Mostly it was about Walt.
There was a brief section dedicated to “one of the worst times in his life” when the Disney animators went on strike and tried to form a union. There was no union, but Disney, or at least, his brother Roy (since Disney was too incensed to do it himself) agreed to some concessions to end the strike. To make up for this, Disney later testified in the McCarthy hearings and managed to get some of the union organizers blacklisted, but of course this part wasn’t mentioned in the exhibit. Like many other tidbits of Disney history, I explained all this to my wife (the most patient woman in the world) and capped it off by stabbing my finger in the air and declaring just a little too loudly, “He ruined a lot of lives.”
My wife then made haste through the crowd and to the next exhibit as I hurried to catch up.
I’m not saying Walt didn’t have a lot to do with many of these films. Particularly the early ones. Even though he couldn’t draw for shit, he was a great director and had an intuitive sense of timing and story. Those films wouldn’t have been what they were without him, though later he would serve mainly as producer and executive dictator as he got more involved in his theme parks.
And of course there was a big-scale model of Disneyland.
The exhibit ended with a wall of editorial cartoons published upon Disney’s death in 1966, most featuring some version or other of Mickey Mouse shedding a single giant tear.
And that was it. That was the Disney Museum. All the decades of animation that followed Disney’s death didn’t seem to matter. Not that I much cared for them—as far as I was concerned, everything went downhill after The Rescuers—but I guess this was where The Disney Family got off the bus.
But this, it turned out, was not all. If I hadn’t had to go pee, we would have missed a room downstairs dedicated to Marc Davis. This exhibit had been included, according to a plaque, “at the insistence of Disney’s daughter Sharon.”
Thank you Sharon. You are a fine swimmer.
We enjoyed what there was of Marc Davis and the other Disney artists, and the Mary Blair exhibit was worth the trip in itself, but I couldn’t help being disappointed with what was absent. Particularly notable was the absence of one of my favorite artists, Bill Peet, one of the few that Disney allowed a prominent screen credit. Peet directed films like The Jungle Book and The Sword in the Stone, and scripted and entirely storyboarded (he could actually draw, and draw quite well) 101 Dalmatians. But there was no Peet to be seen.

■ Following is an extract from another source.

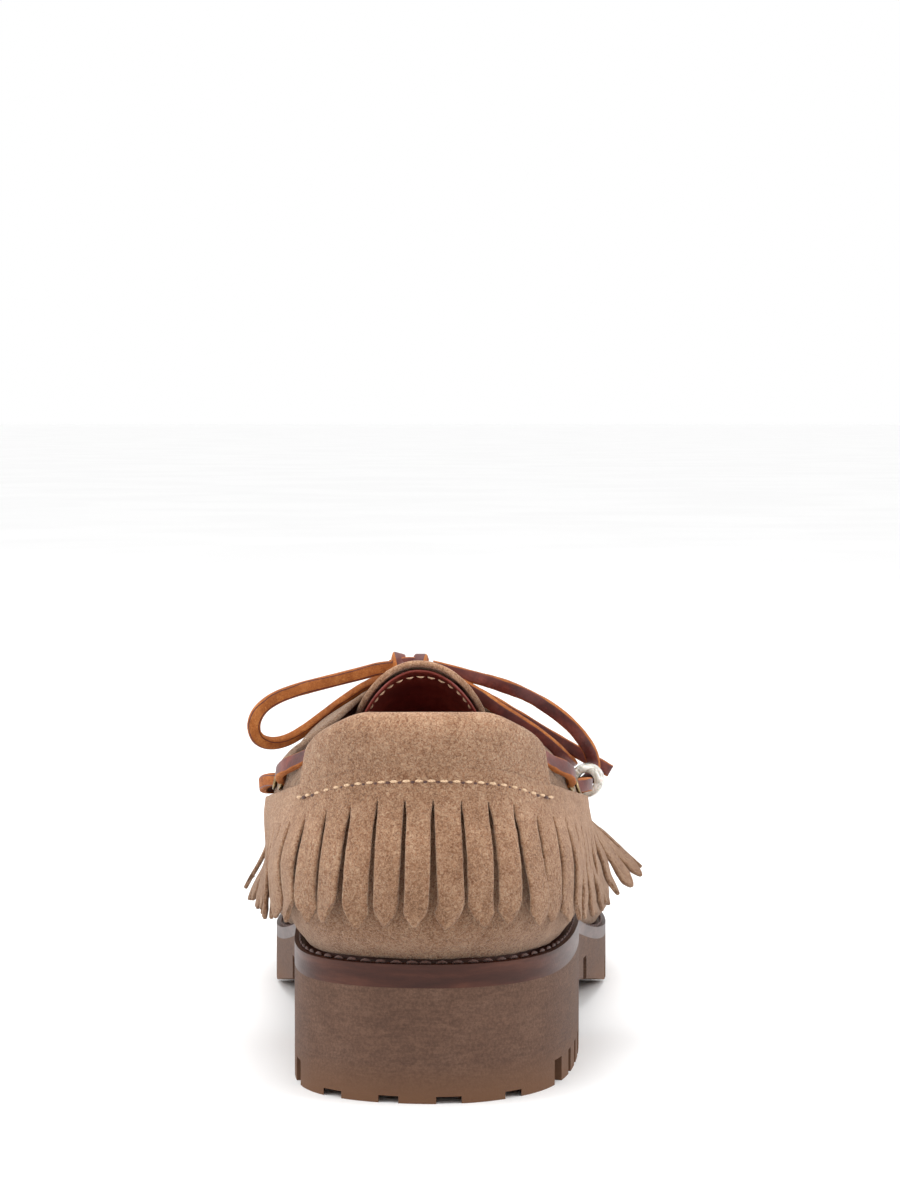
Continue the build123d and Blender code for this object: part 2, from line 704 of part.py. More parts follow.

Maybe Peet will get his own show someday in the smaller building. And maybe someday Disney Studio Artist will get his or her own permanent exhibit in some room in the basement underneath the Marc Davis room, the monkey finally revealed. Until then: there’s always Mary Blair. For a little while, anyway.

Photo by Ted Eytan.
Full of false information coming from a balding man who writes negative reviews, as if feeling scorned because you lack achieving anything notable in your own life.
A nobody with made up stories.
Not that his deserves a response, but first off: my hairline has retreated about as far as it’s going to at this point, so I’m not a balding man, I’m a bald man. It’s a good look. I recommend it.
If there’s any glaringly false information here–and I wouldn’t be surprised if there were–please give specifics.
Otherwise, I get the impression that you’re trying to hurt my feelings, Polly. So what’s your excuse for writing negative reviews about other people’s appearances and life achievements?